Debiti con le banche per 900 milioni di euro, un massiccio piano tagli, 600 per la sola Italia, via dieci periodici coi dieci direttori (si salva solo Maria Latella, l’Anna La Rosa della carta patinata: la patria glielo deve per il record di interviste riuscitissime nell’intento di nascondere anziché rivelare, compiacere anziché informare). Ma quello che brucia di più ai giornalisti del Corriere della Sera è lo sfratto da via Solferino. La decisione di abbandonare la sede storica del quotidiano, ritornata all’ordine del giorno dopo anni di rinvii, è un aferita insanabile che sta minando i rapporti tra la redazione e il direttore Ferruccio de Bortoli, che si era impegnato personalmente a contrastare a decisione. Tanto che – racconta il Fatto – non si escludono gesti estremi, dopo l’assemblea di stasera.

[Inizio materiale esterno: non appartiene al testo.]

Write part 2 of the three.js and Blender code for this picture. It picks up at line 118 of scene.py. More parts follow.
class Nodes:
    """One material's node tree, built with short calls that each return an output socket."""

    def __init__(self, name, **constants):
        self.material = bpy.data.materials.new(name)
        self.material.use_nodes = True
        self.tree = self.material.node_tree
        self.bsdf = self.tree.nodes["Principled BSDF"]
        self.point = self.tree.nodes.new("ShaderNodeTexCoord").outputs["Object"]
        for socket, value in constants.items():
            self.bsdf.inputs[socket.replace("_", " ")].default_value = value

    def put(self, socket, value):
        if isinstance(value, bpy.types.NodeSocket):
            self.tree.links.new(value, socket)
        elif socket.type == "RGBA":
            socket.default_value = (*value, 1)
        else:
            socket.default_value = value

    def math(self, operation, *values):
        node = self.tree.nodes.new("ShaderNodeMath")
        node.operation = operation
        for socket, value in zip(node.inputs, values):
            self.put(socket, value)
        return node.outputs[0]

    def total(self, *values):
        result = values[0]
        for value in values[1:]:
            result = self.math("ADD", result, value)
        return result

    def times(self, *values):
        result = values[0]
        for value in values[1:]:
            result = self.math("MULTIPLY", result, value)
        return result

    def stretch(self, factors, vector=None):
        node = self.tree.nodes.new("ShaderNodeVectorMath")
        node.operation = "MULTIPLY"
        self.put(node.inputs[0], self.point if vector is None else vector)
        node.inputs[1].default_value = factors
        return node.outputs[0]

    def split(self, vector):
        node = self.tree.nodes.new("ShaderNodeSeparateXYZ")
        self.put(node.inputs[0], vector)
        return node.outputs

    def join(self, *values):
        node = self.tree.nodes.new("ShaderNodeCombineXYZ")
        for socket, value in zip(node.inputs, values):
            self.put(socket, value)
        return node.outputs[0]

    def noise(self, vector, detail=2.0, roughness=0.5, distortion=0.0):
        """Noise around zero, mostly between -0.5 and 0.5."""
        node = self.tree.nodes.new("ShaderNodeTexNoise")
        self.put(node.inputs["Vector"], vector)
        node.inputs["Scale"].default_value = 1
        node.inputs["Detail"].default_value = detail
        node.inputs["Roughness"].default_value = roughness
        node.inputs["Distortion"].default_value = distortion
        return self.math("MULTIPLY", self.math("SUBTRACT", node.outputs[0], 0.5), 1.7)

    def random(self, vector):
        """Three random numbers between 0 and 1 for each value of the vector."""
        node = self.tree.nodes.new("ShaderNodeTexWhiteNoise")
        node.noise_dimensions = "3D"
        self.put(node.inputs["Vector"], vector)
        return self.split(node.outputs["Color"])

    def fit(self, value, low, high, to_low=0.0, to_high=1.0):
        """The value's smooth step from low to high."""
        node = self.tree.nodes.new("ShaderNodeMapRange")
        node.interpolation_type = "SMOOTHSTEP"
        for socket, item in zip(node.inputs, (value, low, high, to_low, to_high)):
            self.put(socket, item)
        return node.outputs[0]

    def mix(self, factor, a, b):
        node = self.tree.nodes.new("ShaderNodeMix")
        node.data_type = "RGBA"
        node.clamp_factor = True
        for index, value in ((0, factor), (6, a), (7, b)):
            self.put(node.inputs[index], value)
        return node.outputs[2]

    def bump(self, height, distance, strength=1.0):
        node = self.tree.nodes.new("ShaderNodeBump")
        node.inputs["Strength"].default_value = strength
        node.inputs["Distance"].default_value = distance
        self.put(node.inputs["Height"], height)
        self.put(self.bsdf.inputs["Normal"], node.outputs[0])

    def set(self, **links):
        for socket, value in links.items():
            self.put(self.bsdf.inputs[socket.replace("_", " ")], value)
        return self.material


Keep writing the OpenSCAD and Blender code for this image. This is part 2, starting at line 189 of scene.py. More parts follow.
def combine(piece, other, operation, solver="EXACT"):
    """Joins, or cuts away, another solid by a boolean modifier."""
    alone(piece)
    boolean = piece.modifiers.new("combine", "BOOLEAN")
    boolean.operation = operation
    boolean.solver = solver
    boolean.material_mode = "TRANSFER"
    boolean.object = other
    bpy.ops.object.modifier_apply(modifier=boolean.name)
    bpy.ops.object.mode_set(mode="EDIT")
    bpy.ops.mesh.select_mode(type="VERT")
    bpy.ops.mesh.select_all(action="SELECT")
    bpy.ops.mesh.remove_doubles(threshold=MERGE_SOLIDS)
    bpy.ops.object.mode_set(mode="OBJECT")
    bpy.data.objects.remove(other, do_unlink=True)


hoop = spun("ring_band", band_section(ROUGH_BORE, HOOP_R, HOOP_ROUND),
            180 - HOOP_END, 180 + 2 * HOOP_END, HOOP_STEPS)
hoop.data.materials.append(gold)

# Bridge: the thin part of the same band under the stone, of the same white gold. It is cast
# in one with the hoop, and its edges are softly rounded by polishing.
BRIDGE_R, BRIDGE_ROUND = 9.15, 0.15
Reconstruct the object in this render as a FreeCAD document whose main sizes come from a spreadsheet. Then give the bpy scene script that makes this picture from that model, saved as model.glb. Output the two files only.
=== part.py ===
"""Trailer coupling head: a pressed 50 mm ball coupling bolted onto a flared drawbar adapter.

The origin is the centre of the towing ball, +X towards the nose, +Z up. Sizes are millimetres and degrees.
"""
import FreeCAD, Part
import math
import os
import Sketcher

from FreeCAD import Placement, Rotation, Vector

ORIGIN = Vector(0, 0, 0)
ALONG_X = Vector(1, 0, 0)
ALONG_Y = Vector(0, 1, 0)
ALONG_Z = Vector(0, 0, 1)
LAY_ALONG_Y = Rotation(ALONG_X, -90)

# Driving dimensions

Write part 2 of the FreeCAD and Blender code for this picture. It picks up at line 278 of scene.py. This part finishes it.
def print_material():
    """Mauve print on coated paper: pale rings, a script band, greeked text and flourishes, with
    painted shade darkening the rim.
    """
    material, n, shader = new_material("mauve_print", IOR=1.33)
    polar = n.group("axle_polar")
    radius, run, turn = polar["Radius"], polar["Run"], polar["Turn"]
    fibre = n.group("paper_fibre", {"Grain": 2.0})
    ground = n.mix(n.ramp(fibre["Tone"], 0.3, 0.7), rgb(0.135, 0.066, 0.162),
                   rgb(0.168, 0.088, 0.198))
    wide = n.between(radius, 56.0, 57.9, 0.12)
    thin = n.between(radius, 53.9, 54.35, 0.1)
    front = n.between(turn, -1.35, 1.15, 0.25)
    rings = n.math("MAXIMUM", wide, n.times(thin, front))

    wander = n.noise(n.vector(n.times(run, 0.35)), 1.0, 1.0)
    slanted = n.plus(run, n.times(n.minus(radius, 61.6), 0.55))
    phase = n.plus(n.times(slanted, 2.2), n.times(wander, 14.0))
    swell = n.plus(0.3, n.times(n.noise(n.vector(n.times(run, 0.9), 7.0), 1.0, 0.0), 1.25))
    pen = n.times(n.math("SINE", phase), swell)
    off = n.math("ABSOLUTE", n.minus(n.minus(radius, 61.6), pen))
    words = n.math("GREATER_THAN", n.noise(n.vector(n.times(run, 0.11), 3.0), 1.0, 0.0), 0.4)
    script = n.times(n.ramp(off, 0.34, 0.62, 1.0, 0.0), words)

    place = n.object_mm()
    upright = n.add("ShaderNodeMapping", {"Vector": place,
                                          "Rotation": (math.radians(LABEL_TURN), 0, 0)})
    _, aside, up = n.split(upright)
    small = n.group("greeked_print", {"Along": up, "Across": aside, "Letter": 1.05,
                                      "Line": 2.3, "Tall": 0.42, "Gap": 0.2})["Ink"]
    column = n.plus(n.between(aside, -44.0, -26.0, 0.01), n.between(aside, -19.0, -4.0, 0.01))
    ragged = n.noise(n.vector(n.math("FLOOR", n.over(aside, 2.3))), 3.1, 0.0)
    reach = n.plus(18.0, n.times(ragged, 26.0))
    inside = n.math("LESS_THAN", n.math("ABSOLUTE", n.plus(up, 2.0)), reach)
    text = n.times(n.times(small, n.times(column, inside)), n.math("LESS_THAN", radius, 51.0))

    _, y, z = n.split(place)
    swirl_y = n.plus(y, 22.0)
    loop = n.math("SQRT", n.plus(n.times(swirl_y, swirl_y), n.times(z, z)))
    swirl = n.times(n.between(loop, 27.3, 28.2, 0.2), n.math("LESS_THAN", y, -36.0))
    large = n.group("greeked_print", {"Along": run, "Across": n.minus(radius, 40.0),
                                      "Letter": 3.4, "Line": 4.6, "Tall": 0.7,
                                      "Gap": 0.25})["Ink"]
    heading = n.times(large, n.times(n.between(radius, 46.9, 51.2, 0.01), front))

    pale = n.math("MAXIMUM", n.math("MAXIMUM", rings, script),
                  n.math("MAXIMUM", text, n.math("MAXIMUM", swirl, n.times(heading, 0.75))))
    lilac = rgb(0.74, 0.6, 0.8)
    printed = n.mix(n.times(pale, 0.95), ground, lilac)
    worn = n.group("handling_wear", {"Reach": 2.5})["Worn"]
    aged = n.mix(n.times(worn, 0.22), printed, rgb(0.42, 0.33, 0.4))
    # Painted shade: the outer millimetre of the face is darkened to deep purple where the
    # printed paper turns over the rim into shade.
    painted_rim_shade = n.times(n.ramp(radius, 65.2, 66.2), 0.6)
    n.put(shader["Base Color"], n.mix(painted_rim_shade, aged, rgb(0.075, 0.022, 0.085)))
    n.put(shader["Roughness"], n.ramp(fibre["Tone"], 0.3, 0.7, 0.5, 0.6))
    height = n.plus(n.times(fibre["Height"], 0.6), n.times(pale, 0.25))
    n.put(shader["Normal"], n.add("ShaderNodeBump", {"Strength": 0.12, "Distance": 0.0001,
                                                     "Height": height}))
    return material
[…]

È arduo immaginare cosa si intenda per gesti estremi: spettinare il ciuffo proverbiale di De Bortoli, tirare la farina – è martedì grasso – imbrattando il doppiopetto di Mieli, fare un titolo d’apertura critico del governo, dirottare Merlo e Rizzo alla redazione di Sgurgula Marsicana.
Ma invece per via di quel rimpianto – per gesti dimostrativi un po’ scapigliati e per ribellioni scapestrate, narrate solo in supplemento cultura – che a volte afferra, magari in età avanzata, i più composti imitatori dei costumi anglosassoni, è probabile che i giornalisti del corrierone occupino la loro sede storica.
I posti sono importanti, si intrecciano con la storia e gli uomini che la popolano e la fanno, sono simbolici, riconoscibili, entrano nell’immaginario e nella vita quotidiana come presenze domestiche e familiari.
Nell’autobiografia della nazione ci sono gallerie, caffè, trattorie, librerie che hanno nutrito incontri prodigiosi, alimentato idee e movimenti, rafforzato moti e pensieri. Come se chi ci passeggiava avanti e indietro irrequieto, chi stava seduto ore senza consumare nulla a discutere o solo ascoltare, avesse respirato la potenza del ragionare insieme, del guardarsi negli occhi, prendersi sottobraccio o anche a schiaffi, ma contagiandosi così di impressioni, sentimenti, passioni.
Via Solferino, il posto dove si faceva del Corriere, parla a Milano e di Milano, non quella da bere magari, che da là è cominciato il degrado, lo sconfinamento nell’esibizionismo e nella volgarità dei commendatori delle commediacce con Boldi e dei cine panettoni, lo sprofondare nel pacchiano sogno berlusconiano e nel miserabile avventurismo leghista, la corruzione e il disfacimento della politica. No, parlo della Milano e della Via Solferino che incuteva rispetto anche in chi era la sentiva ostile o estranea, riconosciuta anche da chi a Milano era stato un terun tollerato, familiare anche a chi faceva la controinformazione, domestica anche per chi il Corriere lo occhieggiava in tram per guardare i titoli o lo sfogliava in latteria la mattina presto, col freddo della nebbia addosso, onorevolmente “nemica” per chi si sentiva a Milano un apocalittico rabbioso e visionario come Bianciardi, che a lui non lo cacciavano era lui che se ne andava.
E a chi non succedeva di passare per Via Solferino la notte e spiare alzandosi in punta di piedi per sentire le voci di dentro, aspettare di vedere uscire sui carrelli i pacchi di giornali legati con lo spago. Quei giornali con quei titoloni e quelle foto nere espressioniste, pesanti come macigni in dicembre o in agosto per parlavano di morti, quei giornali su cui adesso passiamo le dita sfiorandoli, immateriali e sfuggenti come la realtà amara che abbiamo intorno.
Hanno ragione di occuparla, se lo faranno, Via Solferino. Lasciare certi posto porta male. Pensate a Botteghe Oscure, pensate se quella defezione non ha rappresentato simbolicamente la rinuncia a una storia di rappresentanza degli interessi e dei bisogni degli sfruttati, pensate a Via dei Taurini, se andando via da là non se n’è andata anche la vera Unità, il giornale comunista fondato da Antonio Gramsci. Non c’è nulla di così “politico” nello sfratto da Via Solferino. Ma c’è molto di incivile, è la rimozione del passato di una città viva, laboriosa, quando il lavoro c’era, operaia, quando gli operai c’erano e non erano delle comparse sbiadite da emarginare come attrezzi inutili, quando c’erano gli intellettuali liberi, quando c’era ancora chi pensava che il mondo si cambia con le parole e le idee e i colori e le pietre e la musica che ci canta dentro.